Jonathan Chait: All Hail Trump the Populist

Associated Press
Associated Press

Jonathan Chait writes in New York Magazine:

In the brief period that the national political media has not been fixated on him, Donald Trump has undergone an important metastasis. His populist rhetoric has firmed up and identified a different and somewhat more specific band of enemies, including (but not limited to) oil companies, insurance companies, defense contractors, and wealthy “bloodsuckers” in general. The conservative analyst Byron York reports on Trump’s new rhetorical direction in a story headlined “As vote nears, a more radical Trump emerges,” and the report is highly perceptive, except for one crucial detail: The new version of Trump is less radical, not more.

One of the important underlying facts of American politics is that rich people tend to have more socially liberal and economically conservative beliefs than the country as a whole. The elite criticism of the structure of party politics usually boils down to demanding that the parties reflect elite beliefs even more closely than they already do. Hence the endless demands for a socially liberal third party that will reduce spending on retirement programs, or the fantasy that America is entering a “libertarian moment.” The truth is just the opposite: The underserved political market is voters who want less libertarianism. They oppose free trade, want to keep every penny of promised Social Security and Medicare, distrust big business, think immigrants hurt the country, and generally distrust the rest of the world.

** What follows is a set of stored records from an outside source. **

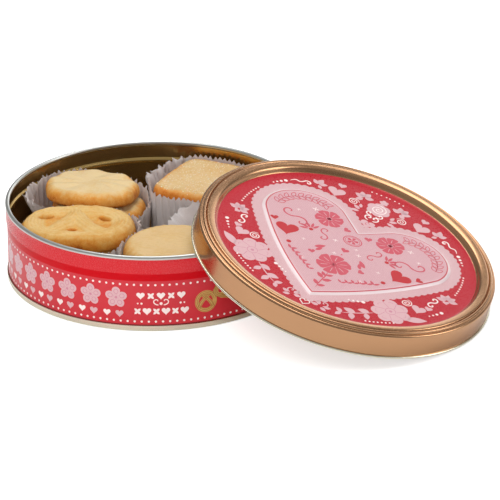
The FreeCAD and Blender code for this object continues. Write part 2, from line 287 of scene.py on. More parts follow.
def loop_edges(ids):
    """Pairs of neighbours round a closed loop of indices."""
    return [(ids[i], ids[(i + 1) % len(ids)]) for i in range(len(ids))]


def grid_points(xs, ys):
    grid_x, grid_y = np.meshgrid(xs, ys)
    return np.column_stack([grid_x.ravel(), grid_y.ravel()])


def smooth01(x):
    x = np.clip(x, 0, 1)
    return x * x * (3 - 2 * x)


# ========================================================= plane geometry
def inside_poly(points, outline):
    x, y = points[:, 0][:, None], points[:, 1][:, None]
    x0, y0 = outline[:, 0][None], outline[:, 1][None]
    x1, y1 = np.roll(outline[:, 0], -1)[None], np.roll(outline[:, 1], -1)[None]
    crosses = (y0 > y) != (y1 > y)
    with np.errstate(divide="ignore", invalid="ignore"):
        hit = (x1 - x0) * (y - y0) / (y1 - y0) + x0
    return (np.sum(crosses & (x < hit), axis=1) % 2) == 1


def within(points, outline, holes):
    """True for points inside the outline and outside every hole."""
    keep = inside_poly(points, outline)
    for hole in holes:
        keep &= ~inside_poly(points, hole)
    return keep


def dist_poly(points, outline, chunk=4000):
    """Distance to a closed outline."""
    start = outline
    run = (np.roll(outline, -1, axis=0) - start)[None]
    out = np.full(len(points), 1e9)
    for i in range(0, len(points), chunk):
        p = points[i:i + chunk][:, None, :]
        along = ((p - start[None]) * run).sum(2) / np.maximum((run * run).sum(2), 1e-12)
        nearest = start[None] + run * np.clip(along, 0, 1)[..., None]
        out[i:i + chunk] = np.sqrt(((p - nearest) ** 2).sum(2)).min(1)
    return out


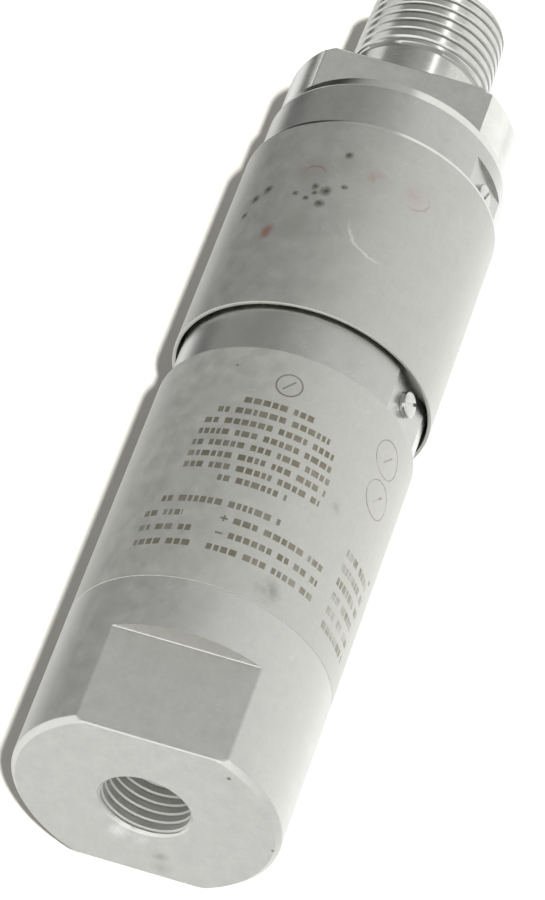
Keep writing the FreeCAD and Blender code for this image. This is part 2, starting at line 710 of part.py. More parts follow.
def axial_resistors():
    """Row of resistors on the front, each with its two wires bent into the board."""
    row = []
    y = amplifier_front_y - RESISTOR_R
    for i in range(RESISTOR_COUNT):
        z = amplifier_z + RESISTOR_FIRST_RISE + RESISTOR_PITCH * i
        body = rod(RESISTOR_R, Vector(-RESISTOR_LENGTH / 2, y, z), Vector(RESISTOR_LENGTH / 2, y, z))
        half = RESISTOR_SPAN / 2
        wire = rod(RESISTOR_WIRE_R, Vector(-half, y, z), Vector(half, y, z))
        for x in (-half, half):
            wire = wire.fuse(rod(RESISTOR_WIRE_R, Vector(x, y, z), Vector(x, amplifier_front_y, z)))
            wire = wire.fuse(Part.makeSphere(RESISTOR_WIRE_R, Vector(x, y, z)))
        row.append(body.fuse(wire))
    return row


def pass_transistor():
    base = Vector(transistor_x, amplifier_back_y, amplifier_z + TRANSISTOR_RISE)
    out = Vector(0, 1, 0)
    flange = rod(TRANSISTOR_FLANGE_R, base, base + out * TRANSISTOR_FLANGE)
    return flange.fuse(rod(TRANSISTOR_R, base, base + out * TRANSISTOR_LENGTH))


def lead_terminals():
    """Turret posts that the leads are soldered to."""
    posts = []
    out = Vector(0, -1, 0)
    first = -TERMINAL_PITCH * (TERMINAL_COUNT - 1) / 2
    for i in range(TERMINAL_COUNT):
        base = Vector(first + TERMINAL_PITCH * i, amplifier_front_y, amplifier_top_z - TERMINAL_DROP)
        post = rod(TERMINAL_R, base, base + out * TERMINAL_LENGTH)
        for start in (0.0, TERMINAL_LENGTH - TERMINAL_FLANGE):
            low = base + out * start
            post = post.fuse(rod(TERMINAL_FLANGE_R, low, low + out * TERMINAL_FLANGE))
        posts.append(post)
    return posts


# ---- End cap and what is in it ---------------------------------------------------------------------
def cap_groove():
    low = cap_bottom_z + CAP_GROOVE_RISE
    return low, low + CAP_GROOVE_WIDTH, spigot_r - CAP_GROOVE_DEPTH


def lead_holes(z_low, z_high):
    return [upright(LEAD_HOLE_R, z_low, z_high, c) for c in around(LEAD_COUNT, LEAD_CIRCLE_R)]


def end_cap():
    """Turned top: spigot, bevelled ring, wrench flats, plain shank and the conduit thread's blank."""
    groove_low, groove_high, groove_r = cap_groove()
    body = turned([
        (cap_cavity_r, cap_bottom_z),
        (spigot_r, cap_bottom_z),
        (spigot_r, groove_low),
        (groove_r, groove_low),
        (groove_r, groove_high),
        (spigot_r, groove_high),
        (spigot_r, neck_top_z),
        (neck_r, neck_top_z),
        (cap_r, cap_ledge_z),
        (cap_r, cap_top_z - CAP_TOP_CHAMFER),
        (cap_r - CAP_TOP_CHAMFER, cap_top_z),
        (SHANK_R, cap_top_z),
        (SHANK_R, shank_top_z),
        (CONDUIT_R, shank_top_z),
        (CONDUIT_R, conduit_end_z - CONDUIT_END_CHAMFER),
        (CONDUIT_R - CONDUIT_END_CHAMFER, conduit_end_z),
        (CONDUIT_BORE_R, conduit_end_z),
        (CONDUIT_BORE_R, lip_top_z),
        (lip_r, lip_top_z),
        (lip_r, cap_roof_z),
        (cap_cavity_r, cap_roof_z),
    ])
    body = body.cut(outward_band(CAP_FLAT_HALF, 2 * cap_r, cap_ledge_z, cap_top_z + 1))
    tapped_r = GROUND_SCREW_R + STUD_HOLE_GAP
    tapped_z = cap_roof_z + GROUND_SCREW_REACH + STUD_HOLE_GAP
    return body.cut(upright(tapped_r, cap_roof_z - 1, tapped_z, Vector(ground_screw_x, 0, 0)))


def cap_seal():
    groove_low, groove_high, groove_r = cap_groove()
    return o_ring(groove_r, housing_bore_r - CAP_SEAL_GAP, (groove_low + groove_high) / 2)


def ground_lug():
    """Ring tongue under the ground screw, with its crimp barrel turned down."""
    centre = Vector(ground_screw_x, 0, 0)
    low = cap_roof_z - LUG_THICKNESS
    half = LUG_TAIL_WIDTH / 2
    tongue = upright(LUG_R, low, cap_roof_z, centre)
    tail = block((centre.x - half, centre.x + half), (0, LUG_TAIL_REACH), (low, cap_roof_z))
    barrel_centre = Vector(centre.x, LUG_TAIL_REACH - LUG_BARREL_R, 0)
    barrel = upright(LUG_BARREL_R, low - LUG_BARREL_LENGTH, low, barrel_centre)
    hole = upright(GROUND_SCREW_R + STUD_HOLE_GAP, low, cap_roof_z, centre)
    return tongue.fuse(tail).fuse(barrel).cut(hole)


def ground_screw():
    centre = Vector(ground_screw_x, 0, 0)
    head_top = cap_roof_z - LUG_THICKNESS
    head_low = head_top - GROUND_HEAD_HEIGHT
    head = upright(GROUND_HEAD_R, head_low, head_top, centre)
    shank = upright(GROUND_SCREW_R, head_top, cap_roof_z + GROUND_SCREW_REACH, centre)
    half = SCREW_SLOT_WIDTH / 2
    slot = block(
        (centre.x - GROUND_HEAD_R, centre.x + GROUND_HEAD_R),
        (-half, half),
        (head_low - 1, head_low + SCREW_SLOT_DEPTH),
    )
    return head.fuse(shank).cut(slot)


def lead_grommet():
    low, high = lip_top_z, lip_top_z + GROMMET_HEIGHT
    grommet = upright(CONDUIT_BORE_R - SEAT_GAP, low, high)
    for hole in lead_holes(low, high):
        grommet = grommet.cut(hole)
    return grommet


def potting_plug():
    low = lip_top_z + GROMMET_HEIGHT
    high = low + POTTING_HEIGHT
    plug = upright(CONDUIT_BORE_R - BOND_GAP, low, high)
    for hole in lead_holes(low, high):
        plug = plug.cut(hole)
    return plug


PIECES = {
    "process_fitting": process_fitting,
    "isolation_diaphragm": isolation_diaphragm,
    "sensor_header": sensor_header,
    "header_seal": header_seal,
    "die_pedestal": die_pedestal,
    "sensor_die": sensor_die,
    "header_pins": header_pins,
    "pin_glass": pin_glass,
    "fill_ball": fill_ball,
    "retaining_ring": retaining_ring,
    "housing": housing,
    "cover_sleeve": cover_sleeve,
    "lower_sleeve_seal": lambda: sleeve_seal(lower_seal_z),
    "upper_sleeve_seal": lambda: sleeve_seal(upper_seal_z),
    "carrier_screws": carrier_screws,
    "board_pillars": board_pillars,
    "compensation_board": compensation_board,
    "board_screws": board_screws,
    "link_block": link_block,
    "link_pins": link_pins,
    "amplifier_board": amplifier_board,
    "board_carrier": board_carrier,
    "zero_trimmer": lambda: trimmer(zero_z),
    "span_trimmer": lambda: trimmer(span_z),
    "zero_adjuster": lambda: adjuster(zero_z),
    "span_adjuster": lambda: adjuster(span_z),
    "amplifier_chips": amplifier_chips,
    "filter_capacitors": filter_capacitors,
    "axial_resistors": axial_resistors,
    "pass_transistor": pass_transistor,
    "lead_terminals": lead_terminals,
    "end_cap": end_cap,
    "cap_seal": cap_seal,
    "ground_lug": ground_lug,
    "ground_screw": ground_screw,
    "lead_grommet": lead_grommet,
    "potting_plug": potting_plug,
}


def main():
    os.makedirs("parts", exist_ok=True)
    for name, make in PIECES.items():
        shape = make()
        if isinstance(shape, list):
            shape = Part.makeCompound(shape)
        shape.exportStep(f"parts/{name}.step")
        print(f"{name}: {len(shape.Solids)} solid(s), {shape.Volume:.1f} mm3, valid {shape.isValid()}")


main()
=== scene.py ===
"""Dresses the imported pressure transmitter: turned shells with cut threads, marks, finishes, light and camera.

Lengths are written in millimetres and turned into metres where they reach Blender. Bearings are degrees about
the vertical axis, measured from the front (-Y) towards +X.
"""

import math
import random

import bmesh
import bpy
from mathutils import Matrix, Vector


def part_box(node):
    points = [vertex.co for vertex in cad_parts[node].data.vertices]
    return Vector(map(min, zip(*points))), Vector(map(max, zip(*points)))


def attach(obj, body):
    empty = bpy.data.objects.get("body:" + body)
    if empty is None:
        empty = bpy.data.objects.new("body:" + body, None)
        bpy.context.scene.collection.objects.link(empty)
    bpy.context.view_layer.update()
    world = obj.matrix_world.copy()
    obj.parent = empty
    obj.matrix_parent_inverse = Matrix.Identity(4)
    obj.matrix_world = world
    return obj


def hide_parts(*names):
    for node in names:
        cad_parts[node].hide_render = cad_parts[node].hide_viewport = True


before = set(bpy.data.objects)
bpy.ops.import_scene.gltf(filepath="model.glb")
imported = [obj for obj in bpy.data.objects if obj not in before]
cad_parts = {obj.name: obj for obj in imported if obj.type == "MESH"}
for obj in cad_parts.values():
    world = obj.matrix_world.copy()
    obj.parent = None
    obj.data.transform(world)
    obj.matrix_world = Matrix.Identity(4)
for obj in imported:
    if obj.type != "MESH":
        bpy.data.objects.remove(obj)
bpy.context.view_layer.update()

MM = 0.001
FULL_TURN = 2 * math.pi
UP = Vector((0, 0, 1))
random.seed(11)


# ---- Sizes read from the frame ---------------------------------------------------------------------
def box_mm(node):
    low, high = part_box(node)
    return low / MM, high / MM


def middle_z(node):
    low, high = box_mm(node)
    return (low.z + high.z) / 2


fitting_low, fitting_high = box_mm("process_fitting")
housing_low, housing_high = box_mm("housing")
sleeve_low, sleeve_high = box_mm("cover_sleeve")
cap_low, cap_high = box_mm("end_cap")
header_low, header_high = box_mm("sensor_header")
screw_low, screw_high = box_mm("carrier_screws")
lug_low, lug_high = box_mm("ground_lug")

face_z = fitting_low.z
weld_z = housing_low.z
spigot_top_z = fitting_high.z
neck_top_z = housing_high.z
sleeve_z = sleeve_low.z
sleeve_top_z = sleeve_high.z
sleeve_outer_r = sleeve_high.x
cap_bottom_z = cap_low.z
conduit_end_z = cap_high.z
adjuster_heights = (middle_z("zero_adjuster"), middle_z("span_adjuster"))
seal_heights = (middle_z("lower_sleeve_seal"), middle_z("upper_sleeve_seal"))
cap_seal_z = middle_z("cap_seal")
header_top_z = header_high.z
grommet_z = box_mm("lead_grommet")[0].z
cap_roof_z = lug_high.z
ground_x = (lug_low.x + lug_high.x) / 2

# ---- Sizes of the shells ---------------------------------------------------------------------------
# They are the solids' own, but for the weld groove (shallower), the sleeve's upper edge (taller bevel)
# and the screws' slots (turned, a little narrower).
BODY_R = 19.05
OPEN = BODY_R + 2.0             # half across where no flat is milled
WRENCH_FLAT_HALF = 15.875
WRENCH_FLAT_LENGTH = 16.1
FACE_CHAMFER = 0.8
FLAT_EDGE_BREAK = 0.25
WELD_BREAK = 0.09
SHOULDER_Z = 66.3
SHOULDER_CHAMFER = 0.45
NECK_R = 18.25
HOUSING_BORE_R = 15.9
SPIGOT_R = 15.85
CAVITY_R = 9.0
CAVITY_DEPTH = 0.8
CHANNEL_R = 1.6
CHANNEL_TOP_Z = 19.388
CHANNEL_LENGTH = 1.6
SEAT_GAP = 0.05                 # radial gap round a part that only locates in a bore
DIAPHRAGM_THICKNESS = 0.12
SEAL_GROOVE_DEPTH = 1.25
SEAL_GROOVE_WIDTH = 2.3
SLEEVE_BORE_R = 18.75
SLEEVE_BEVEL = 0.2              # in from the sleeve's upper edge
SLEEVE_BEVEL_HEIGHT = 0.7
ADJUST_PORT_R = 2.0
FLAT_BEARING = 65.0
FLAT_DEPTH = 0.7
LOWER_FLAT_TOP_Z = 75.7
UPPER_FLAT_Z = 108.6
UPPER_FLAT_TOP_Z = 115.6
MILL_ENDS = (-9.0, 10.4)        # where the cutter of a flat starts and ends along it
MILL_CLEARANCE = 3.0            # how far it stands out of the body
MILL_LIFT = 0.001               # keeps it off the shoulder
BORE_START = 10.0               # reaches of the cutters that go through the neck's wall
BORE_END = 25.0
SCREW_OFFSET = 0.7              # nearer the front than the flat's middle
SCREW_HOLE_R = 1.16
SCREW_R = 1.1
SCREW_END_REACH = 12.8
SCREW_END_CHAMFER = 0.2
SCREW_HEAD_R = 1.9
SCREW_HEAD_HEIGHT = 0.95
SCREW_HEAD_EDGE = 0.22          # rounding of the head's rim
SCREW_EDGE_STEPS = 5
SCREW_SEAT_EDGE = 0.05          # chamfer under the head
SCREW_SLOTS = (40.0, 70.0)      # turn of each slot up from level
SLOT_WIDTH = 0.5
SLOT_DEPTH = 0.55
SLOT_CUTTER_HALF = 3.0
STUD_HOLE_R = 0.84
STUD_CIRCLE_R = 14.175
STUD_HOLE_DEPTH = 2.54
STUD_BEARINGS = (60.0, 180.0, 300.0)
CAP_R = 17.7
CAP_RING_HEIGHT = 1.8
CAP_FLAT_HALF = 12.1
CAP_TOP_Z = 128.5
CAP_TOP_CHAMFER = 0.9
CAP_CAVITY_R = 13.0
CAP_GROOVE_R = 14.65
CAP_GROOVE_WIDTH = 1.8
SHANK_R = 10.2
SHANK_TOP_Z = 134.8
SHANK_EDGE = 0.2                # from the shank's last point up to the thread
CONDUIT_BORE_R = 7.5
LIP_R = 6.5
GROUND_HOLE_R = 1.14
GROUND_HOLE_DEPTH = 4.24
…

Trump’s campaign initially emphasized his nativist position on immigration, which caused him to be identified with the Republican right. But Trump has repositioned himself increasingly as the candidate of the populist, disaffected center. Even though Trump has proposed a huge tax cut for the rich, he draws support from Republican voters who are most heavily in favor of raising taxes on the rich. (They have no other candidates to choose from within their party.)

Trump’s populism has slowly intensified. “I don’t get along that well with the rich. I don’t even like the rich people very much,” he recently said. “It’s like a weird deal.”